- **PROBLEM TO SOLVE**:
Scan the data below. Pull out each line where "parts" occurs.

#### SOURCE MATERIAL ####

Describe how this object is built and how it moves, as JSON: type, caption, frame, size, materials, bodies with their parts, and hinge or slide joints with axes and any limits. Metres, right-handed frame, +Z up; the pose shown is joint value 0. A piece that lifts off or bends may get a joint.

####
#### SOURCE MATERIAL ####

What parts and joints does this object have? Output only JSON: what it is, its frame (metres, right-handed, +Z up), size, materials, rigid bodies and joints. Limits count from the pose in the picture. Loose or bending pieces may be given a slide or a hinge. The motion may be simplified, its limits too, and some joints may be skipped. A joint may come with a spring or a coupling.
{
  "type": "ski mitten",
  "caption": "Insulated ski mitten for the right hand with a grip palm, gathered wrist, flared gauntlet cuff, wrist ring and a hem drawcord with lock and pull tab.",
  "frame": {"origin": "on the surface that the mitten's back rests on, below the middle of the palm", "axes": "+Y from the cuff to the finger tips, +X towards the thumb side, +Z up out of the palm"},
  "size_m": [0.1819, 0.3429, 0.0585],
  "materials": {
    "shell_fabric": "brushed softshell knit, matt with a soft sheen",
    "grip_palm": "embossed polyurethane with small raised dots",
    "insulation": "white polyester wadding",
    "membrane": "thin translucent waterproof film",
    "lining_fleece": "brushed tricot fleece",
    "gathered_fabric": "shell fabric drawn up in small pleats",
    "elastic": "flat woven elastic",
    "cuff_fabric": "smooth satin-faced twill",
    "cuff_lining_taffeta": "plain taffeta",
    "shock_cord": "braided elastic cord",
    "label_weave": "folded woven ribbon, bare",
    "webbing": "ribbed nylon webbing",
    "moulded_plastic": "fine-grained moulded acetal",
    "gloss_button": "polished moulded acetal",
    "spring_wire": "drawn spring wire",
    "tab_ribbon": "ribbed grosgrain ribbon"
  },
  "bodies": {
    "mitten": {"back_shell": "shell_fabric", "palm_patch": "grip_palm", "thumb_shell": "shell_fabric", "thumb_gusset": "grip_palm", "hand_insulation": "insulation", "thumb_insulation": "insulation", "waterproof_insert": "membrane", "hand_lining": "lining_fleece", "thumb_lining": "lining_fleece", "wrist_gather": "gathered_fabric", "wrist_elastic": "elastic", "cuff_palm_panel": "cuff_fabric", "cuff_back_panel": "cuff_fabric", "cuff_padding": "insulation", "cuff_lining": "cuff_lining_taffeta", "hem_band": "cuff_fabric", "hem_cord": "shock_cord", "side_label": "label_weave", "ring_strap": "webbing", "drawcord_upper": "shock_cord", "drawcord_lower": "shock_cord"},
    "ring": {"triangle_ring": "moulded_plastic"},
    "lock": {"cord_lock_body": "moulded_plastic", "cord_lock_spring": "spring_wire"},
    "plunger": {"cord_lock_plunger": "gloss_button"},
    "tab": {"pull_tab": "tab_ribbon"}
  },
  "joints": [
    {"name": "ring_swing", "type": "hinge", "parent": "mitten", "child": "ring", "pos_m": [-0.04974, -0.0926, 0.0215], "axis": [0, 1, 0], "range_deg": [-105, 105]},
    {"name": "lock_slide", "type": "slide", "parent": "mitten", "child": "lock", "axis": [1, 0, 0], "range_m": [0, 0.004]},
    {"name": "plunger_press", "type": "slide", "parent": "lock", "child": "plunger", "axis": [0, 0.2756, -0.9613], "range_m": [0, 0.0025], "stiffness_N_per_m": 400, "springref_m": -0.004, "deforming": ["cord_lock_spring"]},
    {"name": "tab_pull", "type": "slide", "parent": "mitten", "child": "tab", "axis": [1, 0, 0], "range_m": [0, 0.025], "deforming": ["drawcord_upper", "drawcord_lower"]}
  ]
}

####

- **ANSWER TO THIS PROBLEM**:
Describe how this object is built and how it moves, as JSON: type, caption, frame, size, materials, bodies with their parts, and hinge or slide joints with axes and any limits. Metres, right-handed frame, +Z up; the pose shown is joint value 0. A piece that lifts off or bends may get a joint.
What parts and joints does this object have? Output only JSON: what it is, its frame (metres, right-handed, +Z up), size, materials, rigid bodies and joints. Limits count from the pose in the picture. Loose or bending pieces may be given a slide or a hinge. The motion may be simplified, its limits too, and some joints may be skipped. A joint may come with a spring or a coupling.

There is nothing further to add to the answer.